Copy out, unchanged, every line from the start of the records to the line that contains "clear funnel: one", and stop there.

> _Modeling code records_
begin
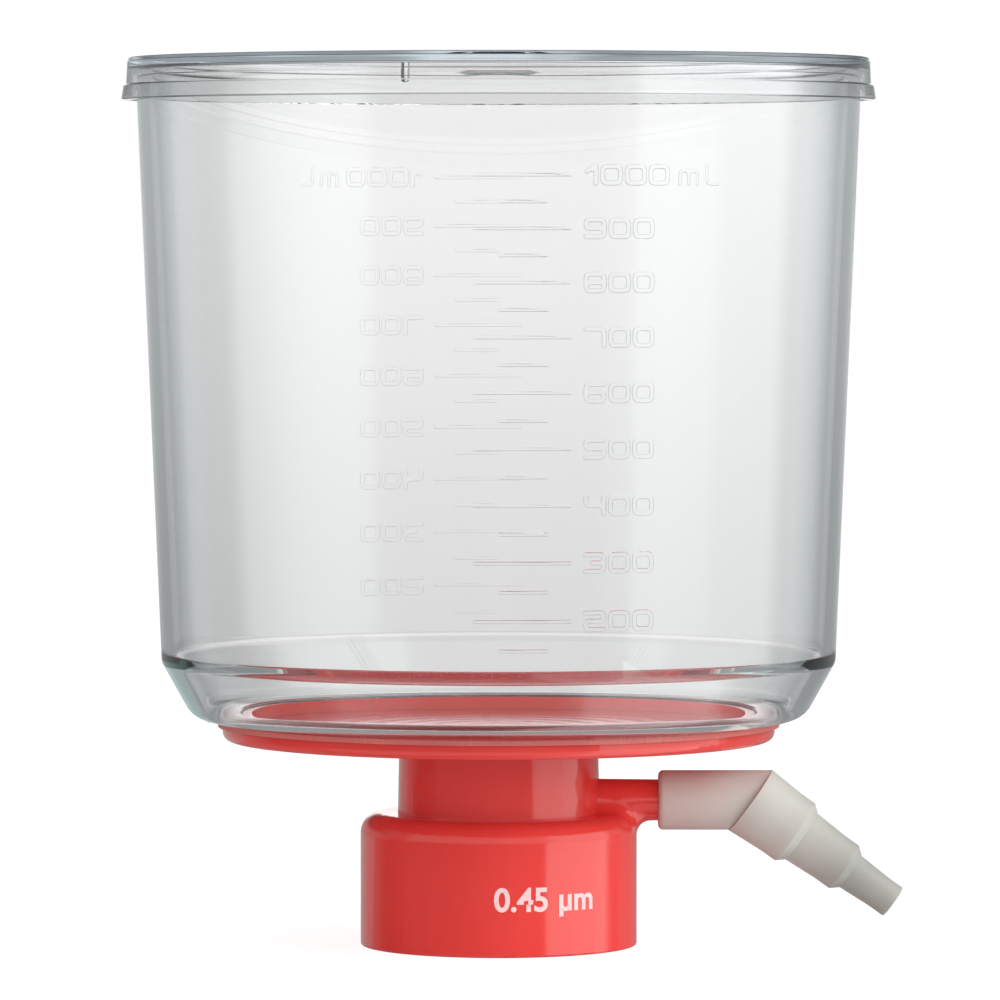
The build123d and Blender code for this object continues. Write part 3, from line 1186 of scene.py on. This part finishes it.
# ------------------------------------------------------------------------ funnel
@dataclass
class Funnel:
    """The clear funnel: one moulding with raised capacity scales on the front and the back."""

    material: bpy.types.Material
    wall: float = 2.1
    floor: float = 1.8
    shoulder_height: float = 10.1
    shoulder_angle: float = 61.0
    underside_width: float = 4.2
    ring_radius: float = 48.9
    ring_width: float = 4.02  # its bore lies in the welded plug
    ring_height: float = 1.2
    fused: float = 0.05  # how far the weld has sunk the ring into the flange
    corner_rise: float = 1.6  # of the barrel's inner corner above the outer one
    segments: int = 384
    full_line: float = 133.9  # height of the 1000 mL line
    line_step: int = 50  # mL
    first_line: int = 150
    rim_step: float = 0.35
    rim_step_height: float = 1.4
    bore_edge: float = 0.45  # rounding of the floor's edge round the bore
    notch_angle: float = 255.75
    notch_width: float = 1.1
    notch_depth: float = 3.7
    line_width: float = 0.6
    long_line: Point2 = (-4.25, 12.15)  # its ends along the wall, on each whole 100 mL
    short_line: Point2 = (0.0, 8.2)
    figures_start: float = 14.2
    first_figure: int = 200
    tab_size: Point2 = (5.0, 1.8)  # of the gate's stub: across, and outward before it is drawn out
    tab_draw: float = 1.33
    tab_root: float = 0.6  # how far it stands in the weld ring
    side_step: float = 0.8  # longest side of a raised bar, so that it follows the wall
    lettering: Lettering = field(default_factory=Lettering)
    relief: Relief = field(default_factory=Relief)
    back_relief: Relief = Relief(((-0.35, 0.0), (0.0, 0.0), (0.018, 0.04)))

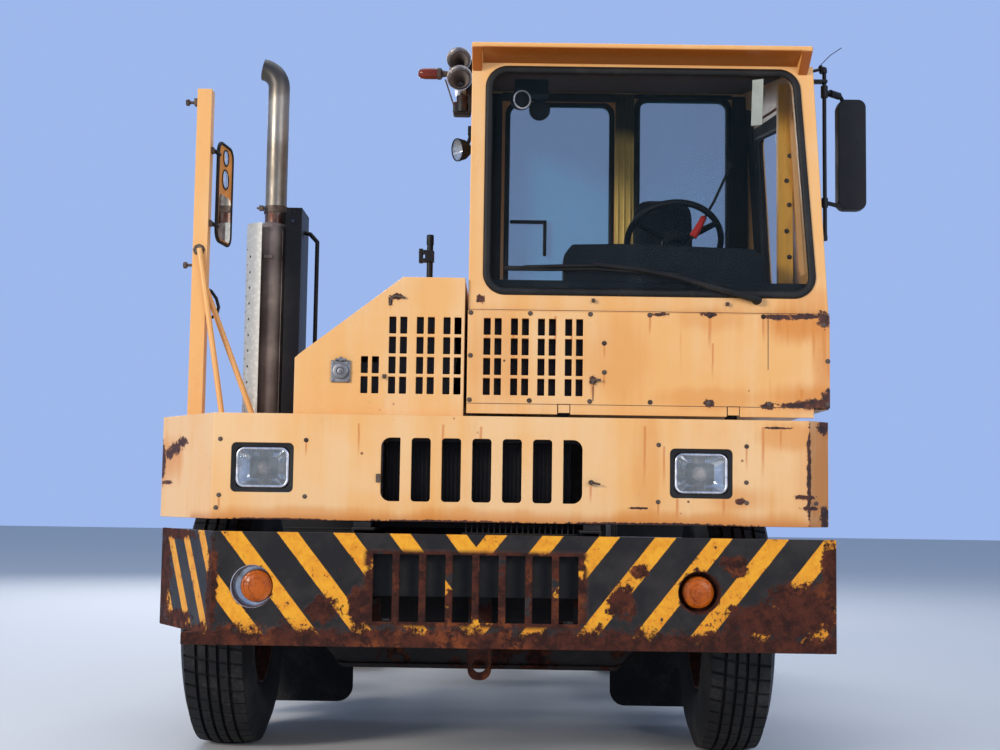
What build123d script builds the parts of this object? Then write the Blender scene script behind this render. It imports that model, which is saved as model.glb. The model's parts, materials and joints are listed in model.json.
end
> _Response_
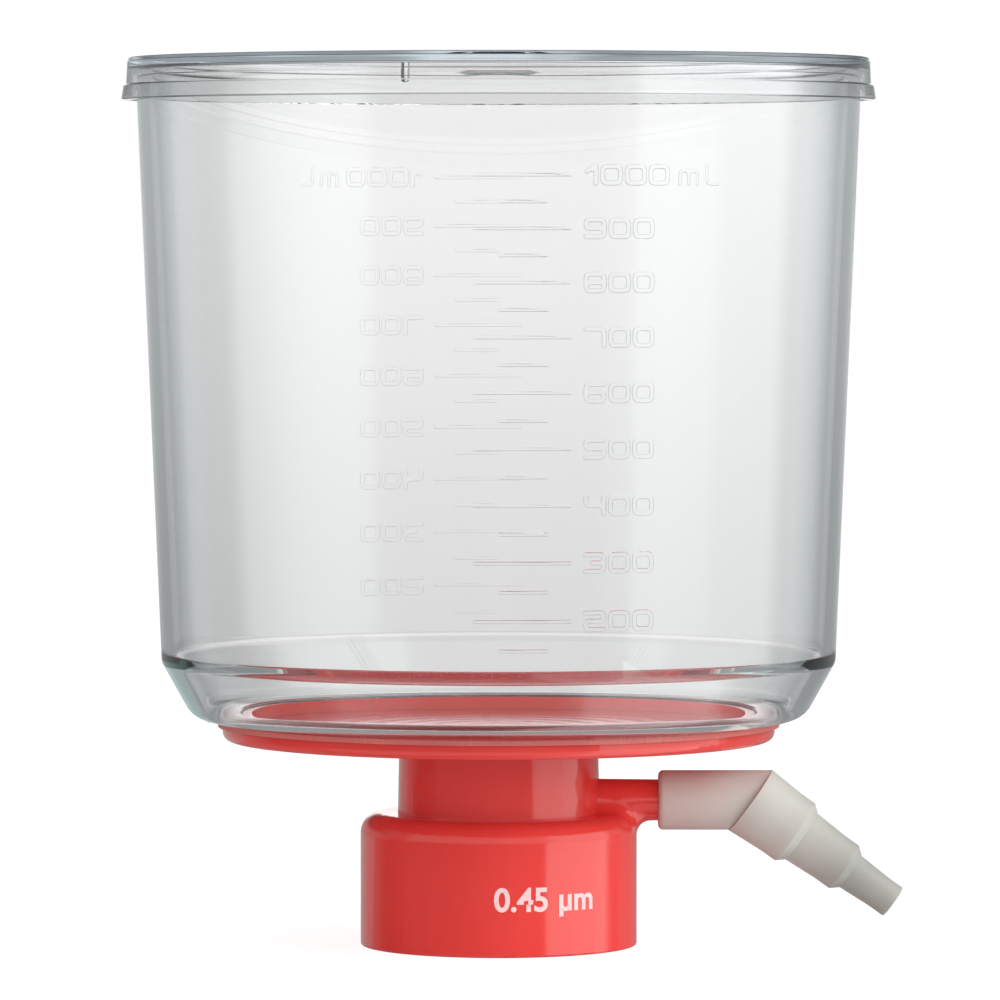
The build123d and Blender code for this object continues. Write part 3, from line 1186 of scene.py on. This part finishes it.
# ------------------------------------------------------------------------ funnel
@dataclass
class Funnel:
    """The clear funnel: one moulding with raised capacity scales on the front and the back."""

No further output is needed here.